No filme ficou apenas subentendido, mas o livro deixa claro que Holly era uma garota de programa – pode ficar tranquilo(a), porque o livro não possui nenhuma cena erótica. É uma história bela, sem precisar apelar a vulgaridades –, que somente acompanhava homens ricos, com quem ela pudesse sonhar em se casar um dia, e se tornar uma mulher respeitável. E embora mencione muitas vezes ao longo da narrativa, não chegamos de fato a vê-la pedindo dinheiro aos cavalheiros para ir ao toilette retocar a maquiagem.
O filme faz diversos contrapontos à história do livro, tornando-se mais ou menos oposto a ele em muitos aspectos: enquanto no filme Holly se muda para Nova York para buscar o sonho de se tornar uma famosa atriz de Hollywood e casar-se com algum ricaço, no livro, Holly teve sua oportunidade de se tornar uma atriz famosa, e fugiu disso, convencida de que jamais poderia ser feliz em tal trabalho.
Em sua jornada em busca da felicidade, Holly é apresentada com uma personalidade frágil e confusa. Também tem um quê de ingenuidade, pois parece não se dar conta de que seu amigo mafioso Sally Tomato, a quem é paga para visitar todas as quintas-feiras na prisão, a usa como mensageira para passar informações aos seus comparsas do lado de fora, codificadas em forma de “previsões do tempo”.
O filme também faz uma pequena correção em relação ao livro: o diplomata brasileiro com quem Holly almeja se casar possui um sobrenome nada brasileiro no livro, Ybarra-Jaegar.

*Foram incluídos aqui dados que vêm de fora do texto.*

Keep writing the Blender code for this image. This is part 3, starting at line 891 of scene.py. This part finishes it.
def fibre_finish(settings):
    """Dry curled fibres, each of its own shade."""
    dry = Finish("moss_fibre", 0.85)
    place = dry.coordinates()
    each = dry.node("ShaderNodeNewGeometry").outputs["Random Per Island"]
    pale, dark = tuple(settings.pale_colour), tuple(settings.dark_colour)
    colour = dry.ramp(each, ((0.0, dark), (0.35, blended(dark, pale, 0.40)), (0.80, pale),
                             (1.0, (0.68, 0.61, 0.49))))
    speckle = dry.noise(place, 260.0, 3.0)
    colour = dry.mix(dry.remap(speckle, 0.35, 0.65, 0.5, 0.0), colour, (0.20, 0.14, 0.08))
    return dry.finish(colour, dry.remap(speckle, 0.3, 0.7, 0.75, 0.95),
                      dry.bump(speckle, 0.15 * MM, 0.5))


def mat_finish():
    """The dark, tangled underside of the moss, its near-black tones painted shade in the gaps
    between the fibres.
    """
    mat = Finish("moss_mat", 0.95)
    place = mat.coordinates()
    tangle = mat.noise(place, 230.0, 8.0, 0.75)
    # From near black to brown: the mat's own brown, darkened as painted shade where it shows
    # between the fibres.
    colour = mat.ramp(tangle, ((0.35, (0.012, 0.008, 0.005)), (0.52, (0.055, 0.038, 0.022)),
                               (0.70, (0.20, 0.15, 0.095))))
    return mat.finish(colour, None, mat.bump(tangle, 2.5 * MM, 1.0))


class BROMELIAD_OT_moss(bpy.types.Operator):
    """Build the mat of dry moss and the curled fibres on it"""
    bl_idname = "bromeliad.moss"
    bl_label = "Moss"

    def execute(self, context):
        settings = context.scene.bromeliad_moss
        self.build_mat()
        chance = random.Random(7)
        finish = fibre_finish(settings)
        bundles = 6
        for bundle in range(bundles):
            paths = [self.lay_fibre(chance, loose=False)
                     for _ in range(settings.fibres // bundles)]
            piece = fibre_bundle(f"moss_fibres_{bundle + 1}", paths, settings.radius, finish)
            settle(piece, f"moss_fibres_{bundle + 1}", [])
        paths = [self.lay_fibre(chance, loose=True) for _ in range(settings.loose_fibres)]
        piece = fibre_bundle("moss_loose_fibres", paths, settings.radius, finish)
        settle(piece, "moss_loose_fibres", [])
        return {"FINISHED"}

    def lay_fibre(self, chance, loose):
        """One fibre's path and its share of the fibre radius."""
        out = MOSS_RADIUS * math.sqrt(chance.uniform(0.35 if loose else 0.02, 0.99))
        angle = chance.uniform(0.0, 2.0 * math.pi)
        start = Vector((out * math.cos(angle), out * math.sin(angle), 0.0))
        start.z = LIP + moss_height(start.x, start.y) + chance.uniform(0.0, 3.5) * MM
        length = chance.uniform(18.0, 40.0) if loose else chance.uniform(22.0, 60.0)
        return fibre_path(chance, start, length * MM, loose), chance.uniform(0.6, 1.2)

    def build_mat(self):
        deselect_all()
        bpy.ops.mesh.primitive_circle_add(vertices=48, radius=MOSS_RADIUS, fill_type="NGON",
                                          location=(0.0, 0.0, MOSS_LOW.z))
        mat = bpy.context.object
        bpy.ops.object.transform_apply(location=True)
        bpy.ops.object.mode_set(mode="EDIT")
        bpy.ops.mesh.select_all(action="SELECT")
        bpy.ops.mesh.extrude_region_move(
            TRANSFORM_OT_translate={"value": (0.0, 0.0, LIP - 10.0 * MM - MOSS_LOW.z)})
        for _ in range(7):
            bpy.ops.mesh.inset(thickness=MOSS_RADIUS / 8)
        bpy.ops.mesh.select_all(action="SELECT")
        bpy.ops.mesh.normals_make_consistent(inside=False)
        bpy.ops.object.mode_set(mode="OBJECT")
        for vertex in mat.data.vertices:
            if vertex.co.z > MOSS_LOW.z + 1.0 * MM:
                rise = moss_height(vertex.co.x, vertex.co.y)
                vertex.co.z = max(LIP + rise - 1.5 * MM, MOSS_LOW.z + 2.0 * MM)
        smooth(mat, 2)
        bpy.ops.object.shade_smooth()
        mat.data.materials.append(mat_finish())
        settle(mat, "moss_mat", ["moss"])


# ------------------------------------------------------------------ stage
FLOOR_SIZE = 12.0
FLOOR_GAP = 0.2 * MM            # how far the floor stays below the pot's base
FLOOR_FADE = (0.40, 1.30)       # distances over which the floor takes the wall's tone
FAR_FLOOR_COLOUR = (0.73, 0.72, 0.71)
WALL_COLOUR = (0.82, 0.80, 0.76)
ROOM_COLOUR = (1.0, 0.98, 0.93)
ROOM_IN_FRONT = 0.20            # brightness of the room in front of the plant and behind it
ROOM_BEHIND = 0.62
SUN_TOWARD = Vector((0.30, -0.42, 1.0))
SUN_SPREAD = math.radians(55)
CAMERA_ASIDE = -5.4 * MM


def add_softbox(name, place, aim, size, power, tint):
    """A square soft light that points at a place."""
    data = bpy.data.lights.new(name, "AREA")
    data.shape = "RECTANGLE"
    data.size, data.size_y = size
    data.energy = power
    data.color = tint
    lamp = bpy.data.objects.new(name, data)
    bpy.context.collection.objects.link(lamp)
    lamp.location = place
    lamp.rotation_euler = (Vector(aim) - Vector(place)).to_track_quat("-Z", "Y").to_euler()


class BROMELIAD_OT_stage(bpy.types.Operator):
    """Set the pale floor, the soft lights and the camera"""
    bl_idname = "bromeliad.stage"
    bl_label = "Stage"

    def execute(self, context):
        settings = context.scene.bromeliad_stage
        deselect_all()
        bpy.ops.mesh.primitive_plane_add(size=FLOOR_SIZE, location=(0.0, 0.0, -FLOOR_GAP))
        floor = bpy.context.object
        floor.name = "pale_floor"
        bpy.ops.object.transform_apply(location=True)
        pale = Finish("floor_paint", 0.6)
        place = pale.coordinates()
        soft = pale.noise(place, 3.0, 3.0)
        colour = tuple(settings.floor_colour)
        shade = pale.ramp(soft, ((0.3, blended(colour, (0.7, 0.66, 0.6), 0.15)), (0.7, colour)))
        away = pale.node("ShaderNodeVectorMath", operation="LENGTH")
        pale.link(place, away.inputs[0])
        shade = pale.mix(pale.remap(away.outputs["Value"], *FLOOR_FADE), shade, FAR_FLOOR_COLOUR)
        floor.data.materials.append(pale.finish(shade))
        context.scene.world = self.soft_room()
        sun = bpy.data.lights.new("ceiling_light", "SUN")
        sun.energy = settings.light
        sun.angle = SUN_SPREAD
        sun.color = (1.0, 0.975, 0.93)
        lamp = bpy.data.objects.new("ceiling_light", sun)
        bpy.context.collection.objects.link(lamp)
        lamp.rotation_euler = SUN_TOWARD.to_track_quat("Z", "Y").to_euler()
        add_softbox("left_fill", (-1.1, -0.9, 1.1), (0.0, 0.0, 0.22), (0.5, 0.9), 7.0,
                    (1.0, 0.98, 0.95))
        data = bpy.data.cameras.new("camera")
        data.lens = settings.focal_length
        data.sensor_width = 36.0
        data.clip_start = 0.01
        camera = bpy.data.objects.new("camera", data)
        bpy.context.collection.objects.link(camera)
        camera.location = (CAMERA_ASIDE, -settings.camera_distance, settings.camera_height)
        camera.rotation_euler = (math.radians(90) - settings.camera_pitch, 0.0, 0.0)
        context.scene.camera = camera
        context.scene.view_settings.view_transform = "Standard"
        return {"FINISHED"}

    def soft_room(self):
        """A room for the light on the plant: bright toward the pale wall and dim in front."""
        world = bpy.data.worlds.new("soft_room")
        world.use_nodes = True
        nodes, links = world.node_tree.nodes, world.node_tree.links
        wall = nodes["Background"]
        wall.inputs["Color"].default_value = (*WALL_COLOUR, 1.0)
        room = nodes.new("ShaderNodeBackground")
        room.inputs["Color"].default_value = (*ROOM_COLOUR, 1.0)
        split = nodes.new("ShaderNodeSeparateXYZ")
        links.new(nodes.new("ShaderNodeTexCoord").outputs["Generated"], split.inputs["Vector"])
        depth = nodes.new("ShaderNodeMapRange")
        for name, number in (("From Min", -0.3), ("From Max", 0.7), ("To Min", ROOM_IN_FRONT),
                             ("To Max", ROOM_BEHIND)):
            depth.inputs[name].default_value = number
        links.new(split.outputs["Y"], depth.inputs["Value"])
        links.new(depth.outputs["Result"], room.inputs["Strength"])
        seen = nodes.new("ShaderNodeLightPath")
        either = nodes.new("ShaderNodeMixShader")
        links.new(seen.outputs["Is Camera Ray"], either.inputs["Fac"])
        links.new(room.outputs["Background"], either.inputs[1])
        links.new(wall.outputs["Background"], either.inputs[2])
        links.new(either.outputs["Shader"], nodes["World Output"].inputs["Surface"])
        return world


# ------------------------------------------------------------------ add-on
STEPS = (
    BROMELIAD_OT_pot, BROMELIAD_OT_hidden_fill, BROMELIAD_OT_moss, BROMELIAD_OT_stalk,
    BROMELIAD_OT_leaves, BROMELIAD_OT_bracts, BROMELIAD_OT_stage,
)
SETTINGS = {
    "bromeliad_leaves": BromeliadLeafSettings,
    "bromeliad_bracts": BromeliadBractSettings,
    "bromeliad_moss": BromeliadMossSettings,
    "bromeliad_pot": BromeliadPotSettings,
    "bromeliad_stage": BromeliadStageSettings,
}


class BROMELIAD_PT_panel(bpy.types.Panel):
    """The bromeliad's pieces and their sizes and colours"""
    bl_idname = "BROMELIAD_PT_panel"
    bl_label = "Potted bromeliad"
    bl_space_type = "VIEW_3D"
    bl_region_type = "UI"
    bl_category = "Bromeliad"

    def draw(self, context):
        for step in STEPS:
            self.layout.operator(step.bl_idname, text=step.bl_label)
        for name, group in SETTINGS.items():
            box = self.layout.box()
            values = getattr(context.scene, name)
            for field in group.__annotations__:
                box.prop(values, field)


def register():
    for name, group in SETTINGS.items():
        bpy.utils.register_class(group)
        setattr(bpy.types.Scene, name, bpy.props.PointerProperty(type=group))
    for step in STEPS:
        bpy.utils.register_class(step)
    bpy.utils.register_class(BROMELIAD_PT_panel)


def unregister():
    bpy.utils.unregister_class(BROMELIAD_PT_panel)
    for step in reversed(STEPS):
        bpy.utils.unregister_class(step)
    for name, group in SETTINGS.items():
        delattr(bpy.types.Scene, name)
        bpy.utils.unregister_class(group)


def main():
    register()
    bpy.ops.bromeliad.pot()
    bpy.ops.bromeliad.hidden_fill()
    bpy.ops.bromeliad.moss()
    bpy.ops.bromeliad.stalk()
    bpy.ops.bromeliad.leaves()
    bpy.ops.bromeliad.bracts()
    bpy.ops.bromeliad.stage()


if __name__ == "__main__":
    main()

Embora o autor explique que a mãe de José era alemã, isso não explica o sobrenome Ybarra, que soa mais hispânico que português. No filme, para evitar polêmica etimológica ou regional, o sobrenome de José foi trocado para “da Silva Pereira”. Agora, sim, acredito que é meu compatriota. Exceto por seu intérprete, que era natural de Madri.
Algo que chama a atenção e chega a ser irônico é que, embora o título original seja Breakfast at Tiffany’s (Café da Manhã na Tiffany’s), no livro, Holly não é mostrada na famosa joalheria de Nova York nem uma única vez; apenas é mencionado que ela gosta de ir lá quando se sente deprimida. Ela também costuma comparar a felicidade que procura à sensação de observar as vitrines da Tiffany’s pela manhã.
O final dos personagens no livro também é completamente diferente do filme.
Pessoalmente, gosto mais da história de Holly Golightly no filme. É melhor em muitos aspectos: da cenografia à escolha dos atores, o desenvolvimento dos personagens, o figurino, as festas... Há um glamour em Bonequinha de Luxo, uma magia que somente o cinema soube transmitir. E acima de tudo, o filme tem Audrey Hepburn, e nenhuma outra atriz antes ou depois dela interpretaria Holly Golightly com tanta maestria. Ela capturou perfeitamente todos os traços que tornavam Holly uma das personagens mais irresistíveis da literatura mundial. Ela é a pepita de ouro que brilha numa história mais ou menos, e transforma uma história sem grandes ações ou pretensões, numa das mais deliciosas de todos os tempos.